An incident must always have a start_time
value. If a definite end_time
value has not been set for it yet, its state is considered open. Once a
definite end_time
value is set, it is considered closed.
Stateless incidents¶
A stateless incident only represents something that happened at a single point in time, and otherwise has no extent in time. It can never be considered to be open nor closed.
Whether stateless incidents are useful to you, depends on your needs and the source systems you want to integrate with Argud. Some source systems will generate alerts that are just one-off notifications, and are not considered to represent a state or an ongoing problem.
One such example is from Network Administration Visualized (NAV), which will send one-off early warnings that devices have stopped responding to ICMP ping requests. These are sent a few minutes in advance of NAV actually declaring the device to be down/non-responsive. If several such warnings messages are sent, while the device is never actually declared to be down, this may indicate that there is a problem with “flapping”, even though the device appears to be responding most of the time.

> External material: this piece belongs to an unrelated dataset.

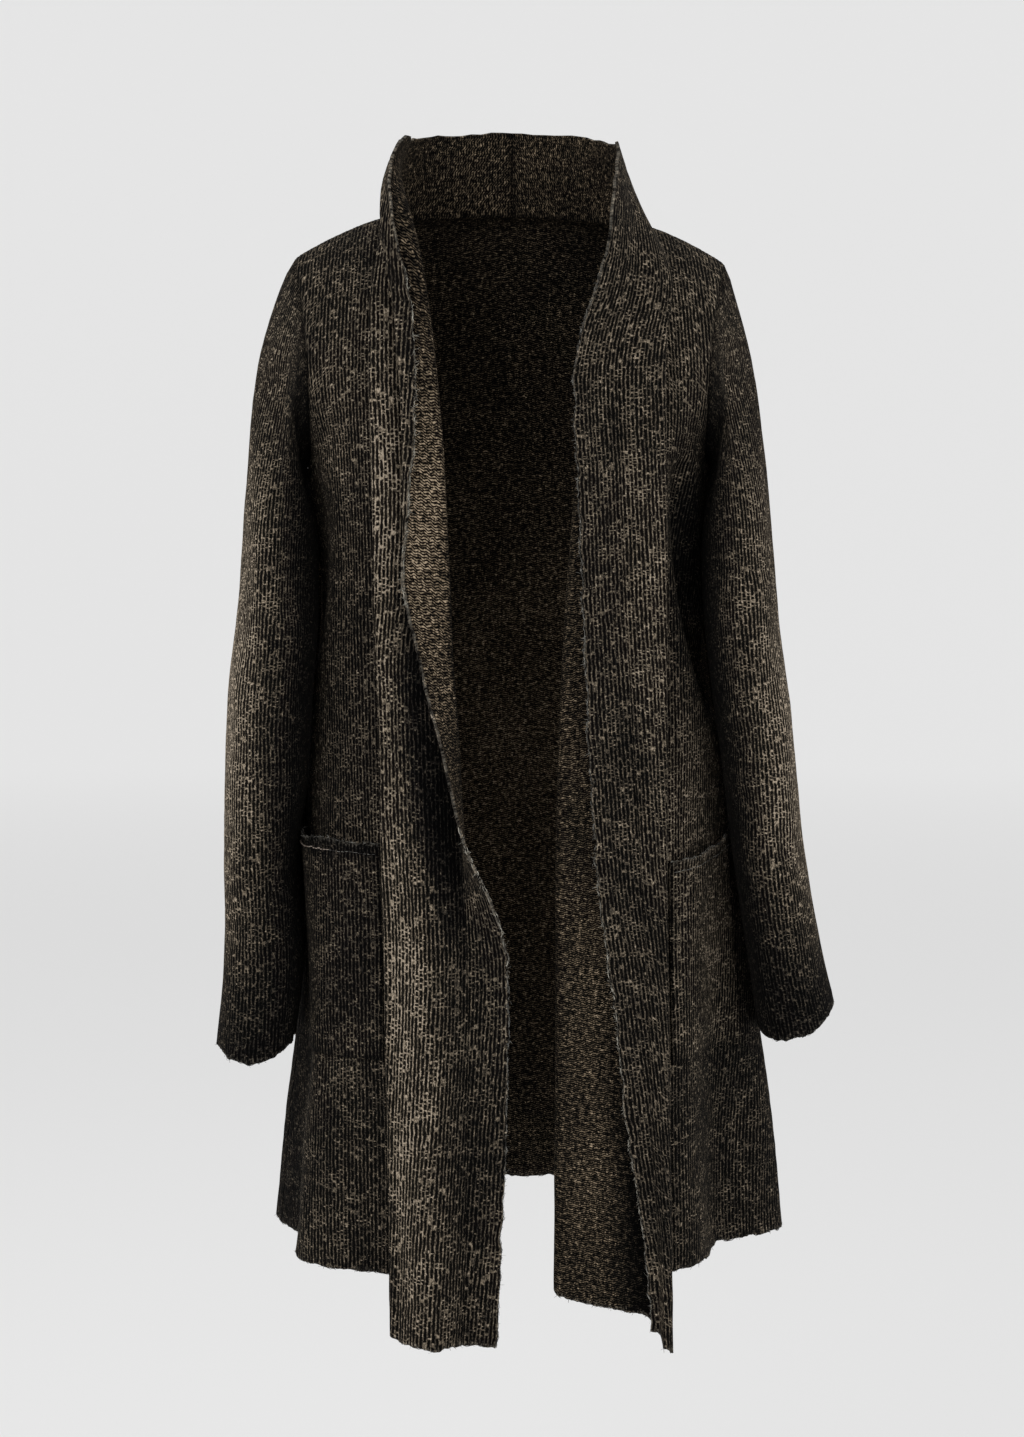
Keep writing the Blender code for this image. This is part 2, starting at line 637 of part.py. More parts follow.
def count_users(pieces):
    """How many pieces use each point, to tell a seam from a raw edge."""
    users = {}
    for rows, _, _ in pieces.values():
        for place in {key(point) for row in rows for point in row}:
            users[place] = users.get(place, 0) + 1
    return users


def seam_shift(rows, ring, i, j, users, normal):
    """Move a point of a sewn edge back into its own piece by half the seam's gap."""
    height, width = len(rows), len(rows[0])
    shift = Vector()
    edges = []
    if i in (0, height - 1):
        edges.append(((1 if i == 0 else -1), 0))
    if not ring and j in (0, width - 1):
        edges.append((0, (1 if j == 0 else -1)))
    for down, over in edges:
        ends = [(i + over, j + down), (i - over, j - down)]
        if ring:
            ends = [(a, b % width) for a, b in ends]
        ends = [(a, b) for a, b in ends if 0 <= a < height and 0 <= b < width]
        if not any(users[key(rows[a][b])] > 1 for a, b in ends):
            continue
        line = rows[ends[0][0]][ends[0][1]] - rows[ends[-1][0]][ends[-1][1]]
        if len(ends) == 1:
            line = rows[ends[0][0]][ends[0][1]] - rows[i][j]
        line.normalize()
        inward = rows[i + down][(j + over) % width] - rows[i][j]
        inward -= line * inward.dot(line)
        inward -= normal * inward.dot(normal)
        shift += inward.normalized() * SEAM_GAP / 2.0
    return shift


def cloth_wall(name, rows, ring, flip, normals, users):
    """The closed wall of one piece: an outer face, an inner face and its cut edges."""
    height, width = len(rows), len(rows[0])
    outer, inner = [], []
    for i, row in enumerate(rows):
        for j, point in enumerate(row):
            normal = normals[key(point)]
            middle = point
            if users[key(point)] > 1:
                middle = point + seam_shift(rows, ring, i, j, users, normal)
            outer.append(middle + normal * WALL / 2.0)
            inner.append(middle - normal * WALL / 2.0)
    shift = len(outer)
    faces = []
    for quad in quads(rows, ring):
        for half in halves(rows, quad):
            face = [i * width + j for i, j in half]
            faces.append(face if flip > 0 else face[::-1])
            faces.append([corner + shift for corner in (face[::-1] if flip > 0 else face)])
    rim = []
    columns = range(width if ring else width - 1)
    rim += [(j, (j + 1) % width) for j in columns]
    last = (height - 1) * width
    rim += [(last + (j + 1) % width, last + j) for j in columns]
    if not ring:
        rim += [((i + 1) * width, i * width) for i in range(height - 1)]
        rim += [(i * width + width - 1, (i + 1) * width + width - 1) for i in range(height - 1)]
    places = [key(point) for row in rows for point in row]
    for a, b in rim:
        face = (b, a, a + shift, b + shift)
        order = (0, 1, 2, 0, 2, 3) if places[a] < places[b] else (1, 2, 3, 1, 3, 0)
        for half in (order[:3], order[3:]):
            corners = [face[i] for i in half]
            faces.append(corners if flip > 0 else corners[::-1])
    mesh = bpy.data.meshes.new(name)
    mesh.from_pydata([tuple(point) for point in outer + inner], [], faces)
    mesh.update()
    mesh.shade_smooth()
    mesh.set_sharp_from_angle(angle=math.radians(50))
    return bpy.data.objects.new(name, mesh)


def finish(piece, kind):
    """Give a piece its own material."""
    colour, roughness = FINISHES[kind]
    material = bpy.data.materials.new(piece.name)
    material.use_nodes = True
    shader = material.node_tree.nodes["Principled BSDF"]
    shader.inputs["Base Color"].default_value = (*colour, 1.0)
    shader.inputs["Roughness"].default_value = roughness
    shader.inputs["Metallic"].default_value = 0.0
    piece.data.materials.append(material)


def clear_scene():
    for thing in list(bpy.data.objects):
        bpy.data.objects.remove(thing, do_unlink=True)


def main():
    clear_scene()
    collection = bpy.data.collections.new(COLLECTION)
    bpy.context.scene.collection.children.link(collection)
    sewn = {"back": (back_grid(), False, -1.0)}
    patches = {}
    for side, sign in SIDES.items():
        sewn["front_" + side] = (front_grid(side), False, -sign)
        sewn["collar_" + side] = (band_grid(side), False, -sign)
        sewn["sleeve_" + side] = (sleeve_grid(side), True, -sign)
        patches["pocket_" + side] = (pocket_grid(side), False, -sign)
    for pieces in (sewn, patches):
        normals, users = gather_normals(pieces), count_users(pieces)
        for name, (rows, ring, flip) in pieces.items():
            piece = cloth_wall(name, rows, ring, flip, normals, users)
            collection.objects.link(piece)
            finish(piece, name.split("_")[0])


main()
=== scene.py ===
import math
from collections import namedtuple

import bpy
import numpy as np
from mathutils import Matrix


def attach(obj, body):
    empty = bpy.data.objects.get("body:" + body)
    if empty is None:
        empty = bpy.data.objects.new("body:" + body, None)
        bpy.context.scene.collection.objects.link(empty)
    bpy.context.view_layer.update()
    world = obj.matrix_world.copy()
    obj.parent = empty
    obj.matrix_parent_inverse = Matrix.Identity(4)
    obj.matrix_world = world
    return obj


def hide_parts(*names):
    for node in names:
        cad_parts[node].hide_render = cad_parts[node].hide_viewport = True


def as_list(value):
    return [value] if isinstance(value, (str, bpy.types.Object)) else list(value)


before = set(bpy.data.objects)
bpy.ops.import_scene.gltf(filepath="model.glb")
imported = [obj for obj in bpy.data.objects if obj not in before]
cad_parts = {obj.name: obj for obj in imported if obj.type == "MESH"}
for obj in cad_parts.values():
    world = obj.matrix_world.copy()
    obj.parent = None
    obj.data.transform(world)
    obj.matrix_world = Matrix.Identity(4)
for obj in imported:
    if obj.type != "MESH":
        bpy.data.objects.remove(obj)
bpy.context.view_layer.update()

# Long open cardigan in thick felted rib knit. Every piece is a sheet of cloth on the form
# that the frame gives it, with its ribs raised, its raw edges frayed and its colour sprayed
# over the surface; a few dark and light patches in that colour are painted shade and light.
# Right and left are the wearer's: the right side is at -X.

# ---- cloth ----
WALL = 0.0026            # thickness of the felted knit
RIB = 0.0034             # from one rib to the next, on the right side
EYELET = 0.0037          # from one eyelet to the next along a broken groove
COURSE = 0.0020          # from one row to the next, on the wrong side
STRETCH = {"collar_right": 1.25}   # rows pulled further apart
RIB_DEPTH = 0.00026
SEAM_DEPTH = 0.0009      # how far the cloth dips at a seam
SEAM_HALF = 0.0018
COLUMN_STEP = 0.00125    # mesh: across the ribs
ROW_STEP = 0.0085        # mesh: along the ribs
SIDES = {"right": -1.0, "left": 1.0}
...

Stateless incidents can be matched by notification profiles, if so desired. The Argus API incidents endpoint (and the Argus UI) will, by default, only show open/stateful incidents unless explicitly instructed to also include stateless incidents. Normally, open stateful incidents are the ones you want to act on.
Representation¶
Internally, to represent a stateful incident that is still open, the special
value infinity
is used as the value of end_time
. This signals that the
incident is expected to end at some unknown point in the future, and is quite
useful when doing time-based queries on stateful incidents.
Conversely, stateless incidents will never have a end_time
value, which
means that these incidents explicitly set this to a null
value.
These special values are also exposed through the API.